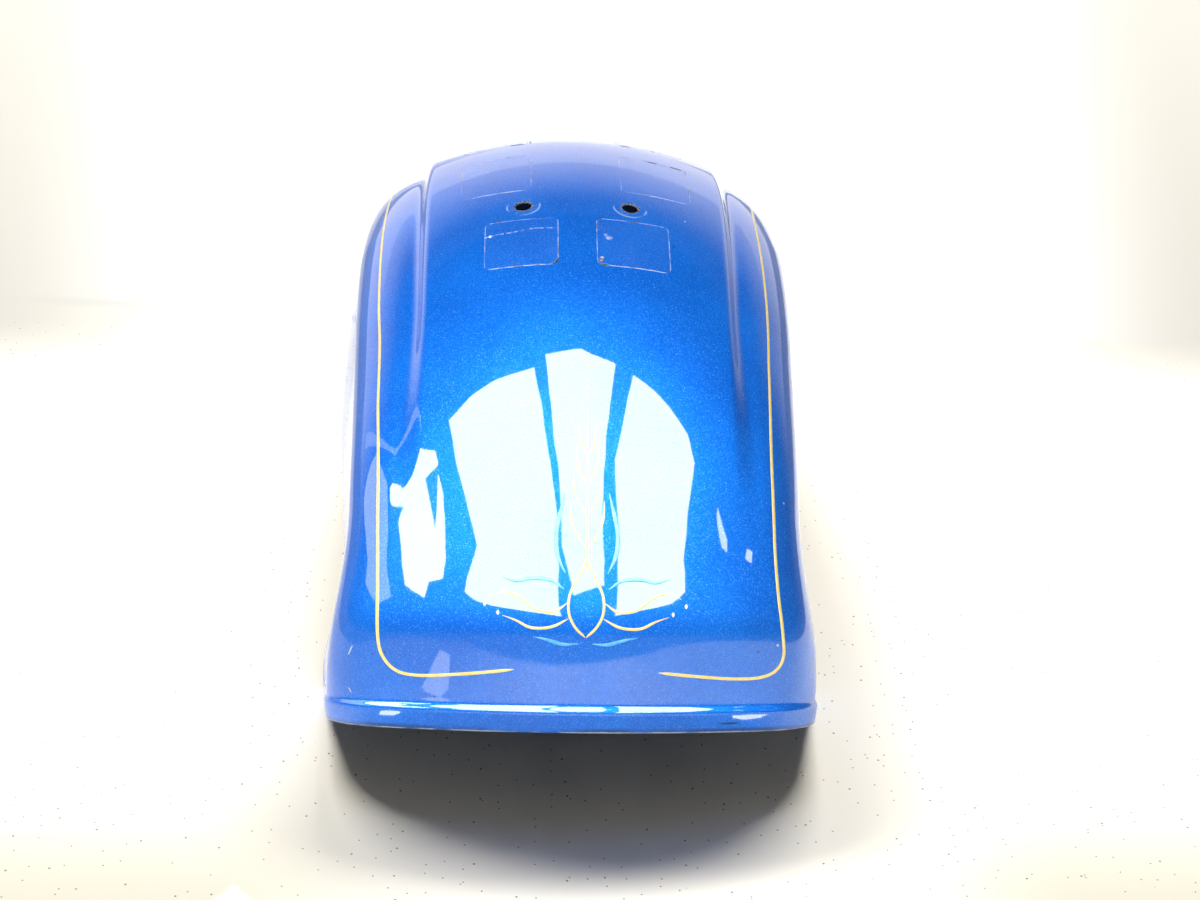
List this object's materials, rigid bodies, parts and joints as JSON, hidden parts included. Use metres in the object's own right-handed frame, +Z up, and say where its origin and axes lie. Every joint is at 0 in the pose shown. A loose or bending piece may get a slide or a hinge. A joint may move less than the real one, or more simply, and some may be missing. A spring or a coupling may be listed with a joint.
{
  "type": "motorcycle rear fender",
  "caption": "Pressed steel rear fender for a cruiser motorcycle: raised crown panel, deep skirts, kicked-out tail lip, bolt holes on top and clear film patches.",
  "frame": {"origin": "bottom centre of the bounding box, on the surface that the fender stands on", "axes": "+Z up, -Y towards the tail lip, +Y towards the hidden front edge, X across, symmetric about X = 0"},
  "size_m": [0.277, 0.5508, 0.2496],
  "materials": {
    "blue_paint": "metallic blue under gloss clear coat",
    "clear_film": "thin clear adhesive film"
  },
  "bodies": {
    "root": {"fender_shell": "blue_paint", "film_rear_left": "clear_film", "film_rear_right": "clear_film", "film_middle_left": "clear_film", "film_middle_right": "clear_film", "film_front_left": "clear_film", "film_front_right": "clear_film"}
  },
  "joints": []
}
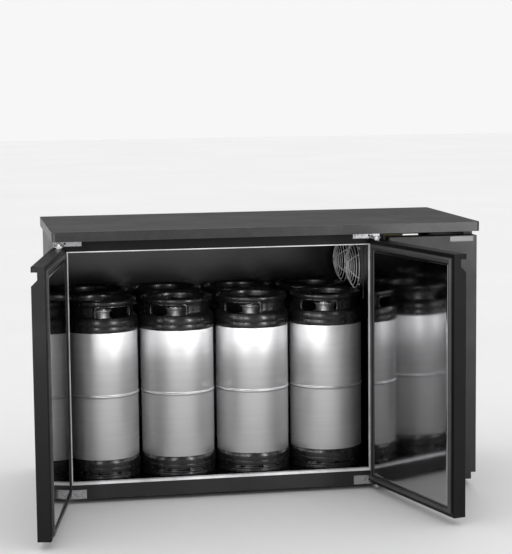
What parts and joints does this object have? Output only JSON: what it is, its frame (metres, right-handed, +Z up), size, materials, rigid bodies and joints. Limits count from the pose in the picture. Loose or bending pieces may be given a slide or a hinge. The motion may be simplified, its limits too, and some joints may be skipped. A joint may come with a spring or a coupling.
{
  "type": "kegerator",
  "caption": "Low insulated keg cooler with a flat worktop, two hinged doors, a fan-cooled interior holding small kegs and a closed machine bay at one side.",
  "frame": {"origin": "on the floor under the middle of the worktop, at the bottom of the centre support foot", "axes": "+Z up, the doors face -Y, the machine bay is at +X"},
  "size_m": [1.4663, 1.0909, 0.875],
  "materials": {
    "worktop_black": "satin black, slightly mottled",
    "board": "pressed board core",
    "case_black": "satin black powder coat",
    "door_black": "satin black powder coat",
    "case_galvanised": "zinc-coated sheet",
    "trim_grey": "light grey edge strip",
    "foam": "closed-cell foam",
    "liner_steel": "polished sheet",
    "nameplate": "satin, blank",
    "inlet_plastic": "moulded",
    "zinc": "bright zinc plate",
    "foot_metal": "zinc-plated",
    "door_panel_gloss": "dark mirror gloss",
    "gasket": "magnetic seal",
    "nylon": "bush",
    "fins": "fins",
    "fan_plastic": "moulded",
    "machine_black": "stoved black",
    "copper": "drawn copper",
    "keg_steel": "horizontal brushing",
    "keg_rubber": "moulded black"
  },
  "bodies": {
    "cabinet": {"back_panel": "case_galvanised", "base_frame": "case_black", "blank_nameplate": "nameplate", "case_screws": "zinc", "compressor": "machine_black", "condenser_coil": "fins", "condenser_shroud": "case_galvanised", "control_box": "inlet_plastic", "drain_pan": "liner_steel", "evaporator_coil": "fins", "evaporator_cover": "liner_steel", "fan_guards": "zinc", "fan_motors": "machine_black", "foot_centre": "foot_metal", "front_frame": "case_black", "hinge_brackets": "zinc", "hinge_pins": "zinc", "inner_liner": "liner_steel", "insulation_foam": "foam", "machine_cover": "case_black", "opening_trim": "trim_grey", "power_inlet": "inlet_plastic", "rear_grille": "case_galvanised", "rear_keg_collars": "keg_rubber", "rear_keg_feet": "keg_rubber", "rear_keg_shells": "keg_steel", "refrigerant_pipes": "copper", "side_panel_left": "case_black", "side_panel_right": "case_black", "worktop": "worktop_black", "worktop_board": "board"},
    "left_door": {"left_door_skin": "door_black", "left_door_core": "foam", "left_door_panel": "door_panel_gloss", "left_door_gasket": "gasket", "left_door_bushes": "nylon"},
    "right_door": {"right_door_skin": "door_black", "right_door_core": "foam", "right_door_panel": "door_panel_gloss", "right_door_gasket": "gasket", "right_door_bushes": "nylon"},
    "keg_1": {"keg_1_shell": "keg_steel", "keg_1_foot": "keg_rubber", "keg_1_collar": "keg_rubber"},
    "keg_2": {"keg_2_shell": "keg_steel", "keg_2_foot": "keg_rubber", "keg_2_collar": "keg_rubber"},
    "keg_3": {"keg_3_shell": "keg_steel", "keg_3_foot": "keg_rubber", "keg_3_collar": "keg_rubber"},
    "keg_4": {"keg_4_shell": "keg_steel", "keg_4_foot": "keg_rubber", "keg_4_collar": "keg_rubber"},
    "evaporator_fan_front": {"evaporator_fan_front": "fan_plastic"},
    "evaporator_fan_rear": {"evaporator_fan_rear": "fan_plastic"},
    "condenser_fan": {"condenser_fan": "fan_plastic"},
    "foot_front_left": {"foot_front_left": "foot_metal"},
    "foot_front_right": {"foot_front_right": "foot_metal"},
    "foot_back_left": {"foot_back_left": "foot_metal"},
    "foot_back_right": {"foot_back_right": "foot_metal"}
  },
  "joints": [
    {"name": "left_door_hinge", "type": "hinge", "parent": "cabinet", "child": "left_door", "pos_m": [-0.664, -0.28, 0.821], "axis": [0, 0, 1], "range_deg": [-9.8, 100.2]},
    {"name": "right_door_hinge", "type": "hinge", "parent": "cabinet", "child": "right_door", "pos_m": [0.35302, -0.28, 0.821], "axis": [0, 0, 1], "range_deg": [-104.4, 2.4]},
    {"name": "keg_1_lift", "type": "slide", "parent": "cabinet", "child": "keg_1", "axis": [0, 0, 1], "range_m": [0, 0.08]},
    {"name": "keg_2_lift", "type": "slide", "parent": "cabinet", "child": "keg_2", "axis": [0, 0, 1], "range_m": [0, 0.08]},
    {"name": "keg_3_lift", "type": "slide", "parent": "cabinet", "child": "keg_3", "axis": [0, 0, 1], "range_m": [0, 0.08]},
    {"name": "keg_4_lift", "type": "slide", "parent": "cabinet", "child": "keg_4", "axis": [0, 0, 1], "range_m": [0, 0.08]},
    {"name": "evaporator_fan_front_spin", "type": "hinge", "parent": "cabinet", "child": "evaporator_fan_front", "pos_m": [0.376, 0.005, 0.708], "axis": [1, 0, 0], "continuous": true},
    {"name": "evaporator_fan_rear_spin", "type": "hinge", "parent": "cabinet", "child": "evaporator_fan_rear", "pos_m": [0.376, 0.18, 0.708], "axis": [1, 0, 0], "continuous": true},
    {"name": "condenser_fan_spin", "type": "hinge", "parent": "cabinet", "child": "condenser_fan", "pos_m": [0.531, 0.212, 0.18], "axis": [0, 1, 0], "continuous": true},
    {"name": "foot_front_left_turn", "type": "hinge", "parent": "cabinet", "child": "foot_front_left", "pos_m": [-0.62, -0.163, 0.015], "axis": [0, 0, 1], "continuous": true},
    {"name": "foot_front_right_turn", "type": "hinge", "parent": "cabinet", "child": "foot_front_right", "pos_m": [0.62, -0.163, 0.015], "axis": [0, 0, 1], "continuous": true},
    {"name": "foot_back_left_turn", "type": "hinge", "parent": "cabinet", "child": "foot_back_left", "pos_m": [-0.62, 0.21, 0.015], "axis": [0, 0, 1], "continuous": true},
    {"name": "foot_back_right_turn", "type": "hinge", "parent": "cabinet", "child": "foot_back_right", "pos_m": [0.62, 0.21, 0.015], "axis": [0, 0, 1], "continuous": true}
  ]
}
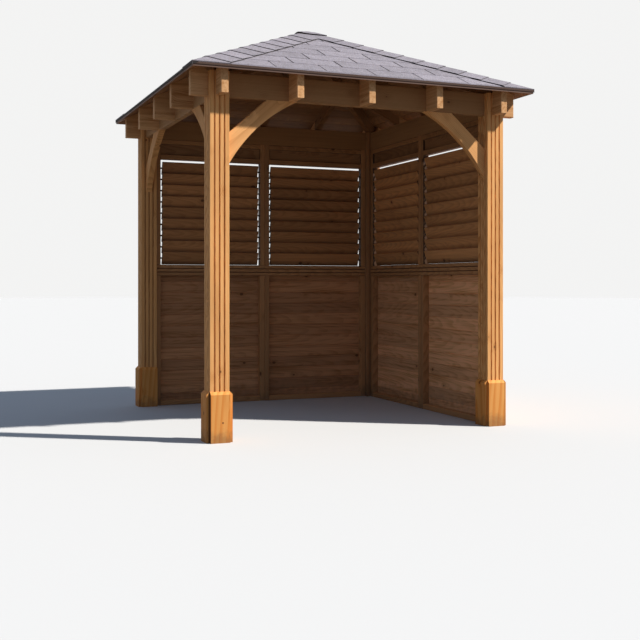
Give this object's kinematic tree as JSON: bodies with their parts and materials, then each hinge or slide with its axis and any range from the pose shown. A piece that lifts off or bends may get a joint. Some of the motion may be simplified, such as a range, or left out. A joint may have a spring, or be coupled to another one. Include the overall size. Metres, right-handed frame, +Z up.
{
  "type": "garden gazebo",
  "caption": "Square open timber gazebo with a pyramid roof in shingles, curved knee braces at the open sides and half-clad, louvred walls on the other sides.",
  "frame": {"origin": "middle of the square plan, on the ground under the post feet", "axes": "+Z up; -Y is the open front with two knee braces, -X the open left side; +Y and +X are the walled sides"},
  "size_m": [2.29, 2.29, 2.7436],
  "materials": {
    "frame_timber": "planed softwood, honey-orange treatment",
    "cladding_timber": "planed tongue-and-groove softwood",
    "slat_timber": "planed softwood slats, darker brown",
    "roof_board": "sawn roof boarding",
    "shingle": "mineral-faced bitumen felt shingle, lilac grey"
  },
  "bodies": {
    "root": {"apex_block": "frame_timber", "apex_cap": "shingle", "back_wall_cladding": "cladding_timber", "back_wall_header_boards": "cladding_timber", "back_wall_louvres_1": "slat_timber", "back_wall_louvres_2": "slat_timber", "back_wall_rails": "frame_timber", "back_wall_stiles": "frame_timber", "beam_back": "frame_timber", "beam_front": "frame_timber", "beam_left": "frame_timber", "beam_right": "frame_timber", "brace_front_at_left": "frame_timber", "brace_front_at_right": "frame_timber", "brace_left_at_back": "frame_timber", "brace_left_at_front": "frame_timber", "hip_caps": "shingle", "hip_rafters": "frame_timber", "post_back_left": "frame_timber", "post_back_right": "frame_timber", "post_front_left": "frame_timber", "post_front_right": "frame_timber", "rafter_tails": "frame_timber", "rafters_back": "frame_timber", "rafters_front": "frame_timber", "rafters_left": "frame_timber", "rafters_right": "frame_timber", "right_wall_cladding": "cladding_timber", "right_wall_header_boards": "cladding_timber", "right_wall_louvres_1": "slat_timber", "right_wall_louvres_2": "slat_timber", "right_wall_rails": "frame_timber", "right_wall_stiles": "frame_timber", "roof_boards_back": "roof_board", "roof_boards_front": "roof_board", "roof_boards_left": "roof_board", "roof_boards_right": "roof_board", "shingles_back": "shingle", "shingles_front": "shingle", "shingles_left": "shingle", "shingles_right": "shingle", "skirt_back_left": "frame_timber", "skirt_back_right": "frame_timber", "skirt_front_left": "frame_timber", "skirt_front_right": "frame_timber"}
  },
  "joints": []
}
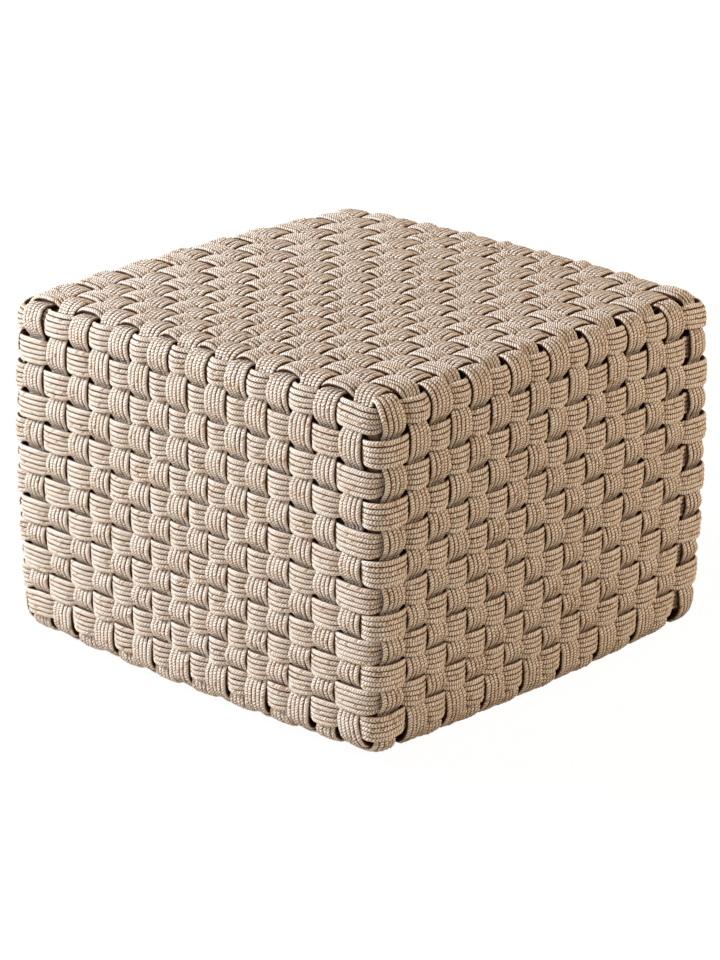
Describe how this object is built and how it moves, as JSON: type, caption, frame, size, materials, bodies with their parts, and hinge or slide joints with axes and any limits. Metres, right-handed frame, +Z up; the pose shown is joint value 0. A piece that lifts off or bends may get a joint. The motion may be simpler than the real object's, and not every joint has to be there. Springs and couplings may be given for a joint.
{
  "type": "outdoor ottoman footstool",
  "caption": "Square woven outdoor ottoman: flat bands of braided cord in a plain weave over a foam-filled tube frame, on low glides.",
  "frame": {"origin": "on the ground, under the middle of the ottoman", "axes": "+Z up, -Y towards the front (the left-hand face in the picture), +X to the right-hand side; millimetres in the source, metres here"},
  "size_m": [0.56, 0.56, 0.406],
  "materials": {
    "cord": "braided matt cord, sand with brown flecks",
    "foam": "open-cell foam under a brown liner",
    "tube": "matt powder coat",
    "board": "matt black polyethylene board",
    "glide": "matt black nylon",
    "screw": "stainless steel"
  },
  "bodies": {
    "root": {"front_back_band_01": "cord", "front_back_band_02": "cord", "front_back_band_03": "cord", "front_back_band_04": "cord", "front_back_band_05": "cord", "front_back_band_06": "cord", "front_back_band_07": "cord", "front_back_band_08": "cord", "front_back_band_09": "cord", "front_back_band_10": "cord", "front_back_band_11": "cord", "front_back_band_12": "cord", "front_back_band_13": "cord", "front_back_band_14": "cord", "front_back_band_15": "cord", "front_back_band_16": "cord", "side_side_band_01": "cord", "side_side_band_02": "cord", "side_side_band_03": "cord", "side_side_band_04": "cord", "side_side_band_05": "cord", "side_side_band_06": "cord", "side_side_band_07": "cord", "side_side_band_08": "cord", "side_side_band_09": "cord", "side_side_band_10": "cord", "side_side_band_11": "cord", "side_side_band_12": "cord", "side_side_band_13": "cord", "side_side_band_14": "cord", "side_side_band_15": "cord", "side_side_band_16": "cord", "hoop_band_01": "cord", "hoop_band_02": "cord", "hoop_band_03": "cord", "hoop_band_04": "cord", "hoop_band_05": "cord", "hoop_band_06": "cord", "hoop_band_07": "cord", "hoop_band_08": "cord", "hoop_band_09": "cord", "hoop_band_10": "cord", "hoop_band_11": "cord", "hoop_band_12": "cord", "tube_frame": "tube", "foam_block": "foam", "base_board": "board", "glide_01": "glide", "glide_02": "glide", "glide_03": "glide", "glide_04": "glide", "glide_screw_01": "screw", "glide_screw_02": "screw", "glide_screw_03": "screw", "glide_screw_04": "screw"}
  },
  "joints": []
}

^^^^^^^^

TO DO >> Count each line of the entries that holds the word "picture", then state the total and nothing more.

ANSWER TO THE TASK >> 2